The “good” of which Paul writes is a good determined by God.  As we shall see in the verses to come, that good certainly includes the very personal and (to borrow from Paul) unimaginable ouk anebe (lit. beyond our thoughts) preparations of God.  But unless we are moved to lay aside our own paltry definitions of “good” this glorious verse will lose its weight.

Not to be corny, but I can’t help think of the speech William Wallace gives the soldiers as they look across the battlefield, drawing the conclusion that they are about to be slaughtered.  And why—that the nobles can have more land?  Wallace convinces them that there is something greater than the nobles, greater than preserving the extension of their own lives.  He makes the great speech for freedom.  It is with an enlightened recognition of this greater thing that they fight like “warrior poets.”  Have we been convinced of what the “good” is to which all things are being cinched?

 

Lovers of God

 

When Paul writes that the recipients of this “good” are those that love God, it is just another way of denoting those who are Christians.  This becomes clear with the phrase which accompanies it, “those who are called according to His purpose.”  The “call” here being the effectual calling of God.  It is not the outward call but the inward call—that irresistible call which transforms a heart of stone to a heart of flesh (Ezekiel 36:26) and opens blind eyes (John 9:25).

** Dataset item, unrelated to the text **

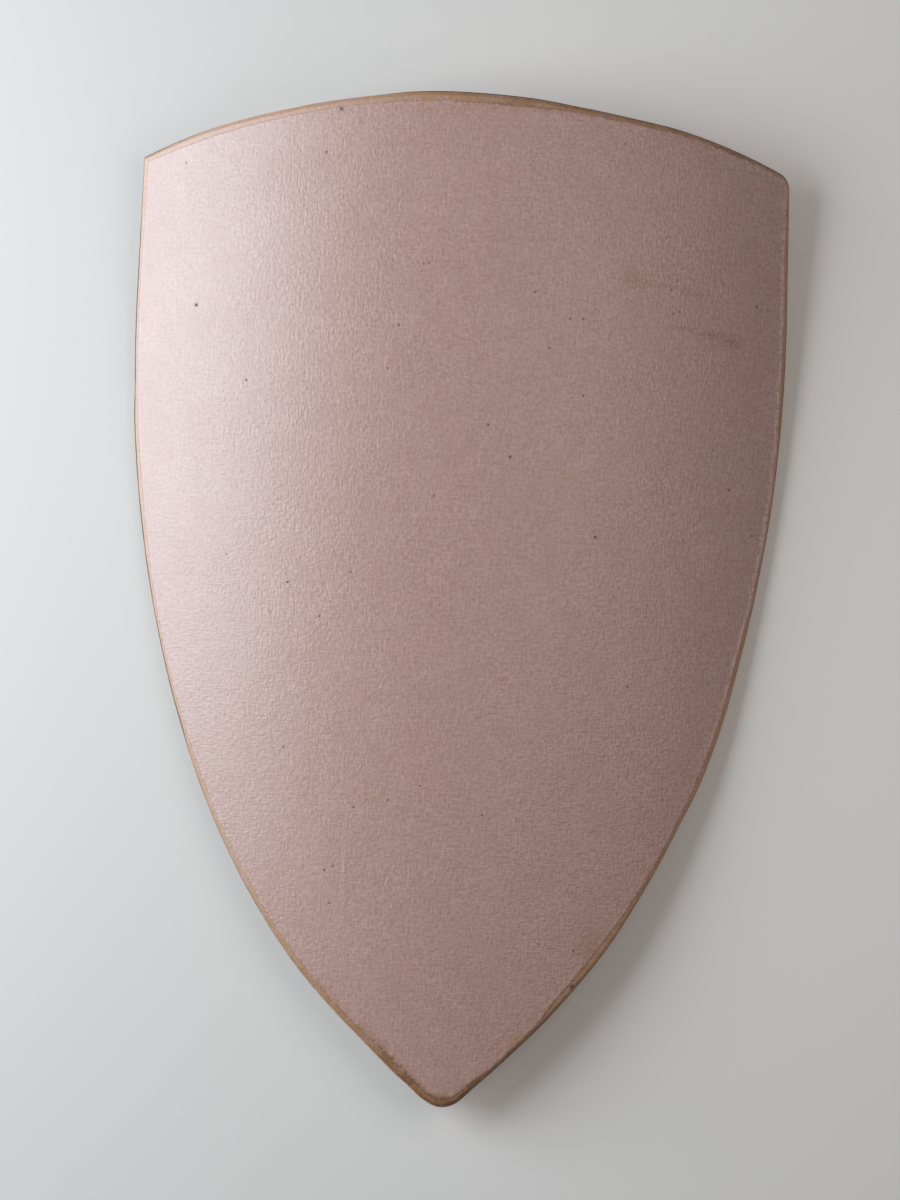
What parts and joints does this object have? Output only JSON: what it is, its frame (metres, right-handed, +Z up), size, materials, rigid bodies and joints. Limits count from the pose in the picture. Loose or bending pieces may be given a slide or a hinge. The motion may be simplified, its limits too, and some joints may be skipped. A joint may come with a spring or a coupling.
{
  "type": "curved kite shield",
  "caption": "Short curved kite shield of the heater form, unpainted, with primed linen over a bent plywood board, lying face up.",
  "frame": {"origin": "on the ground, under the middle of the part's box, as it lies face up on its two long rims", "axes": "+Z up, out of the linen-faced front; +Y towards the arched head, with the point at -Y; X across the shield"},
  "size_m": [0.5054, 0.757, 0.1061],
  "materials": {
    "plywood": "sawn and sanded birch plywood, bare, with glue-brown edges",
    "primed_linen": "pinkish-beige primer, satin, over a fine plain weave"
  },
  "bodies": {
    "root": {"board": "plywood", "linen_facing": "primed_linen"}
  },
  "joints": []
}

It is a great, comforting and glorious truth that all things work together for good.  It is equally true that those who trust in Christ can rest in the assurance that they are the unique beneficiaries of all these things which are working together for good.  But what is this “good?”  Is it the job I want, the family I desire, is it health, friendships, reputation, respect? 

Shortly, Paul will begin a thought with the words “What then shall we say to these things” (Romans 8:31)?  Then he will give his own speech—a speech that in my opinion is virtually unparalleled in terms of depth and encouragement.  In that speech he sets the temporal, historical and stark reality of “being killed” and “regarded as sheep to be slaughtered” against the eternal and spiritual reality of being “more than conquerors through Him who loved us.”  What is this “good” that God is accomplishing that can yield, that can justify, such a statement?  We will pursue that more fully next time.

 

 

 

 

 

 

 

 

 

Questions for Study

 

  1. Are pain, sorrow and grief sinful?  Why or why not?  How do people generally deal with such things (pages 2, 3)?
  2. What is the distinction between pain and discomfort?  Why is this significant (page 3)?
  3. What does Paul assume his readers know (page 4)?
  4. What is included under “all things” (pages 4, 5)?
  5. What kind of limitations do we put on our understanding of the sovereignty of God if we think of Romans 8:28 as God merely fixing the mess (page 5)?